Biliyoruz ki, “konuşma” dediğimiz; düşüncelerimizi seslendirmemize yarayan etkinlik; dil, nefes borusu, ciğerler ve kulak gibi bir takım organları gerekli kılar. Oysaki beyinden beyine düşünce aktarımında ise bunlara gerek yoktur.
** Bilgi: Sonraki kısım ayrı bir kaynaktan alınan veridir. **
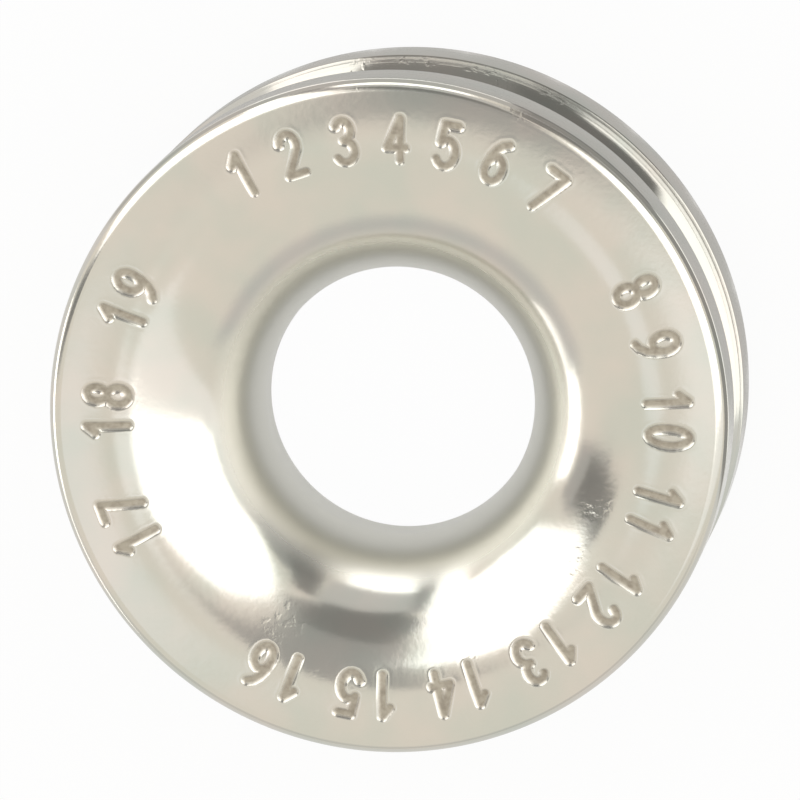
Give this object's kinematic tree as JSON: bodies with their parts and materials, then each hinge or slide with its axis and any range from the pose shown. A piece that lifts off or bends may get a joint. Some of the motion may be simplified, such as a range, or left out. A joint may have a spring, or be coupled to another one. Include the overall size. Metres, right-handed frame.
{
  "type": "low friction ring",
  "caption": "Turned stainless steel ring with a flared throat for a running line and a rope groove round its rim.",
  "frame": {"origin": "centre of the ring, on the throat's axis and midway between the two faces", "axes": "+Z along the throat's axis, out of the upper face; X and Y lie across the ring, which is round"},
  "size_m": [0.0125, 0.0124, 0.005],
  "materials": {
    "stainless_steel": "turned and tumble polished"
  },
  "bodies": {
    "root": {"ring": "stainless_steel"}
  },
  "joints": []
}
Eğer varlıkların bu tür ara organları kullanmadan, düşünceleri tüm berraklığıyla birbirine aktarmaları gerekseydi; o zaman alın üzerinde, kafa üzerinde ya da kafanın herhangi bir noktasında, düşünce ve duyguları çok kısa frekanslı biyo-elektrik dalgalarını alabilecek bir organ da geliştirilmiş olacaktı. Bu tür yapıdaki bir insan, bizim anladığımız ve bizlerden çok daha mütekâmil bir insan formu ortaya koymaz mı? Bunların daha ötesindeki algılamalara layık görülmüş olan bir beden formu ise, kuşkusuz ondan üstün olurdu. Dünya beşer tipini, evrenlerin en mütekâmil insan formu olarak kabul etmemiz için elimizde bunu kanıtlayacak bilgiler var mı? !

 

 

 


Hubble Teleskobu

 

 

 

Günümüzde teleskopların görüş alanı içinde yaklaşık olarak 100 önünde 18 sıfır adet yıldız bulunmaktadır. Hubble Teleskopu’nun devreye girmesiyle bu rakam biraz daha büyüdü elbette…Bu yıldızların binde birinde yaşam ve canlılık için elverişli koşullar olduğunu kabul etsek, geriye 100 önünde 10-12 sıfır adet yıldız kalıyor… Bunların da binde birinde yaşama uygun atmosferin bulunduğunu farz etsek, geriye 100 önünde 9-10 sıfır adet yıldız kalmaktadır. Daha da ileri giderek, bunlarında binde birinde yaşamın ortaya çıktığını varsayarsak, şu anda üzerinde yaşam ya da canlılık olan 100 milyon gezegen bulunması gerektiği ortaya çıkar. Teleskoplar geliştirildikçe(Hubble örneğinde olduğu gibi…) görülebilen yıldız sayısının da arttığını burada anımsamakta yarar görüyoruz.

 

 

Bu arada, eğer evrenlerde yeryüzünden daha yaşlı ve yeryüzü koşullarını yaşayarak evrimleşmiş gezegenler varsa, o gezegenler üzerinde tezahür eden varlıklar, bu günkü dünya beşerinin vardığı evrim düzeyini çoktan geçmiş olmalılar… O gezegenlerdeki zeki varlıklar; şuursal gelişimlerini, kendi gezegenlerinden daha genç olanlarda yaşayan zeki varlıklardan çok daha önce geçirmiş olacaklarından, uzaya açılma konusundaki öncelik de hiç kuşkusuz o şuurlu varlıkların olacaktır. Dünya beşeriyeti bugün bilinen teknolojik aşamaya geldiğine göre, gezegenimizden çok daha kadîm zamanlarda bu evrimi geçirmiş olan bir gezegendeki varlıklar, acaba şimdi hangi evrim düzeyinde bulunmaktadır ?!